AFI recommends the Section 307 notification period for foods subject to quotas follow the Customs requirements for live entries. The Section 307 notification should be made concurrently with the filing of the entry documents, after the time the vessel enters the port’s limits and before the vessel is unloaded.
Cargo by Truck
Currently, it is common business practice in the case of products entering the U.S. from Canada and Mexico for the driver to present the Customs entry forms at the border crossing/port of entry; there is generally no advance notice of the shipment through the ABI/ACS/OASIS system.
It will be a severe burden upon commerce if shippers are forced to abandon this system. Advance notice is especially unworkable for highly perishable items, such as fresh fish and seafood, and fresh fruits and vegetables entering the U.S. from Canada and Mexico. Furthermore, a significant percentage of truck traffic from Canada and Mexico into the U.S. involves short journeys, often less than four hours.

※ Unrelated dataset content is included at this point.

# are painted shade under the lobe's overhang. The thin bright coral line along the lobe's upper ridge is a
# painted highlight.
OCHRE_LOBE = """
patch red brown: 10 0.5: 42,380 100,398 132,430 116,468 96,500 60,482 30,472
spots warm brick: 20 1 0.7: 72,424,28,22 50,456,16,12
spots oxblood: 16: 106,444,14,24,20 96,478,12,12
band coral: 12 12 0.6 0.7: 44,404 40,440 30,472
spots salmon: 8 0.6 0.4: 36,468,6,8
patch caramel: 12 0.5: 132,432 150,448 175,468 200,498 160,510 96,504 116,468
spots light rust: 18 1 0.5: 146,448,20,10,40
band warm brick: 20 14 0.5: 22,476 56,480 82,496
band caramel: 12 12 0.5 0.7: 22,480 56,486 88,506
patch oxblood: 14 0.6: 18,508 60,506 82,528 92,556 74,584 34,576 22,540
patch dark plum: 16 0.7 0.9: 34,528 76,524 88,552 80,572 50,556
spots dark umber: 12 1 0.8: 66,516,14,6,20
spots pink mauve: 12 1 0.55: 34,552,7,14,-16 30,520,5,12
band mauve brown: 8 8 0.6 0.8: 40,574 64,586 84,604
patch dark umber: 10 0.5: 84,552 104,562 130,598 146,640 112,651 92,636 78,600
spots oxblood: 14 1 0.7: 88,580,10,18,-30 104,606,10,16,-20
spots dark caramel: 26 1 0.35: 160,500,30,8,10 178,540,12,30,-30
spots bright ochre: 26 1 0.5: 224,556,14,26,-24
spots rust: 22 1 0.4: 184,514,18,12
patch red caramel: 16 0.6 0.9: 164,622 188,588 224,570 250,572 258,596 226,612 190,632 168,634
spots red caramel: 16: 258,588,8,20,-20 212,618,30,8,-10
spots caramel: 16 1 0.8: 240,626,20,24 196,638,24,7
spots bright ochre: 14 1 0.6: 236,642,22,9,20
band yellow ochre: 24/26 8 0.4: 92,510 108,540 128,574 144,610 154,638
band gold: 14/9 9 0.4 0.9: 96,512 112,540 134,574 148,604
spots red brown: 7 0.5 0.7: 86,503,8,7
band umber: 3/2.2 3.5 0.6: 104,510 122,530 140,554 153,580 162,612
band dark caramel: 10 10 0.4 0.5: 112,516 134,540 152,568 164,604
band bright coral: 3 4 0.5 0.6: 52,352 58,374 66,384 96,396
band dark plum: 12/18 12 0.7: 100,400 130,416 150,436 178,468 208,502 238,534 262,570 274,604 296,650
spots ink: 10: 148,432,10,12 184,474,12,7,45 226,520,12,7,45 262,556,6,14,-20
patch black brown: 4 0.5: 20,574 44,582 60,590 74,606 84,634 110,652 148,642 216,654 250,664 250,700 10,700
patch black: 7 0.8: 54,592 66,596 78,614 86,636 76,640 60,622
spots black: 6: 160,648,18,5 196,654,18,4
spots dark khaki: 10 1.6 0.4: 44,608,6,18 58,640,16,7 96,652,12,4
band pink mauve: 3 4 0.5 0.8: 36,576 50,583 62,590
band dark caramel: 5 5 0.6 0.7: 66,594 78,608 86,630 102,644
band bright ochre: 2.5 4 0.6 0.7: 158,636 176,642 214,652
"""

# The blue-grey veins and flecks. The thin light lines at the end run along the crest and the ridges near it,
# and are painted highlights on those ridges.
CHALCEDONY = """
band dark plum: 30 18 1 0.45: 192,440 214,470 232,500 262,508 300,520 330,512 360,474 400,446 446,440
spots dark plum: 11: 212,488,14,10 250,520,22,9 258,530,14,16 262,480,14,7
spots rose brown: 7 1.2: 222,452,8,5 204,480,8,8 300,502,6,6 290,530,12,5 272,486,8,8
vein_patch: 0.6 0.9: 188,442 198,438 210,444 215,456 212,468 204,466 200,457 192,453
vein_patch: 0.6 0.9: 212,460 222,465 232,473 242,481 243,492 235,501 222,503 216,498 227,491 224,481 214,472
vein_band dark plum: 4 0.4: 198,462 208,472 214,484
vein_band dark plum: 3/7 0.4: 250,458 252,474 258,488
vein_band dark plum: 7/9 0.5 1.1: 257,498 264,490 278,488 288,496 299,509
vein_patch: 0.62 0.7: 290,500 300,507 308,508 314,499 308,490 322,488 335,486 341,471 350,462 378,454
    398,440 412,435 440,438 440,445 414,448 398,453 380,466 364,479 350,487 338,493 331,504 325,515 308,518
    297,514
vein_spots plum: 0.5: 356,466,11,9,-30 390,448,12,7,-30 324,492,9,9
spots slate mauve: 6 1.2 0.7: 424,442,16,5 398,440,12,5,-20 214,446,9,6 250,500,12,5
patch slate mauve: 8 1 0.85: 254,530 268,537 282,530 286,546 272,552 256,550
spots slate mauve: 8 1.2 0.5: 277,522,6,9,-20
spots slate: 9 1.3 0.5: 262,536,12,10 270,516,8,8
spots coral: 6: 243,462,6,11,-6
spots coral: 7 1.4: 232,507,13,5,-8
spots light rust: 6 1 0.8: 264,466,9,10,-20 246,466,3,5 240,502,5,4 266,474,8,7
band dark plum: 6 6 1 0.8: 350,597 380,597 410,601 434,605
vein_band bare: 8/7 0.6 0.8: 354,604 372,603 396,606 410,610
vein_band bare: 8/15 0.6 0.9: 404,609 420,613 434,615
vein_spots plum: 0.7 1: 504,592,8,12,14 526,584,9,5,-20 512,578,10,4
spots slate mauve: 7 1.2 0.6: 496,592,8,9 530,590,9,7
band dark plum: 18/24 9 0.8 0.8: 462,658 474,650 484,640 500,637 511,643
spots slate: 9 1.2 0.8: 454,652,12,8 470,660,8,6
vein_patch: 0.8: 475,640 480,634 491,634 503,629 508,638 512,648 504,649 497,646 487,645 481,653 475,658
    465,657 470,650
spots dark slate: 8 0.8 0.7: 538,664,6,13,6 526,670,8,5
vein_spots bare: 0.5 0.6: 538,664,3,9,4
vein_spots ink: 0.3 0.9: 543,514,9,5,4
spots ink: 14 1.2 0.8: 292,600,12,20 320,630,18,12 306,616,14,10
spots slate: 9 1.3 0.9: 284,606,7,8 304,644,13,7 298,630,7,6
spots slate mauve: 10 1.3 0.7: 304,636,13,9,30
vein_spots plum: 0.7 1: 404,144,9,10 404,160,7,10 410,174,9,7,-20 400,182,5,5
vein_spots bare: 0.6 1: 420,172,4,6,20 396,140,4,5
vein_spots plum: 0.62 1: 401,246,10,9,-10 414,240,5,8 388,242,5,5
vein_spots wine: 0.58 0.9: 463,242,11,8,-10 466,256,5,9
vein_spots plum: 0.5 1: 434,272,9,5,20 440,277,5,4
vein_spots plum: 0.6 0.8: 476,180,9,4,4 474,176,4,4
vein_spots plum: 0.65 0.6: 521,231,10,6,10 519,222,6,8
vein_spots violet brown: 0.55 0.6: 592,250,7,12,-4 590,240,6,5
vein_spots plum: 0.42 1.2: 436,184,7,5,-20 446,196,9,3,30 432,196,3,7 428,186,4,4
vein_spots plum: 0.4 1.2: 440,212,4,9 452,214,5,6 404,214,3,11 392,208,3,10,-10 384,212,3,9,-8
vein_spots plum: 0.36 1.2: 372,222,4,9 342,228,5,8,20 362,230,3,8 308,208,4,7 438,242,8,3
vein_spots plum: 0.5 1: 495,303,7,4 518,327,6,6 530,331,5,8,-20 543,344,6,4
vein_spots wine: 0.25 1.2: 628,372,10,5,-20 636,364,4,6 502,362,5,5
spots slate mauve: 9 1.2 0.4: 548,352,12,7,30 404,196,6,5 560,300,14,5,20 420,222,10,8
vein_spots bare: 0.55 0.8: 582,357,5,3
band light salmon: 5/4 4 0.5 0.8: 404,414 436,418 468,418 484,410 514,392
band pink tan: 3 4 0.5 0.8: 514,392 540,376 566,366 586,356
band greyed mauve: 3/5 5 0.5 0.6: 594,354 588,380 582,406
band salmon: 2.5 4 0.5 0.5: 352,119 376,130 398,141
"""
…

AFI urges FDA to continue this practice and permit importers to comply with Section 307 notification requirements by presentation of the notice at the border simultaneously with the requisite Customs documentation. If, however, FDA demands prior notice of truck shipments from Canada and Mexico, then the agency should consider the following factors:
· Under the Customs-Trade Partnership Against Terrorism (C-TPAT), shipments from participating importers are entitled to expedited processing at the border. Customs designates participating importers as “low-risk status,” if they have a demonstrated a history of regulatory compliance and supply chain integrity. FDA should adopt these determinations and permit a shorter notification window for importers Customs has designated as low risk status.
· FDA should permit a shortened notification window for any shipments of highly perishable goods, such as fresh fish and seafood, and fresh produce.
· FDA should permit a shortened notification window for routine truck shipments that are repetitive and regularly scheduled.
AFI thanks FDA for the opportunity to submit these comments.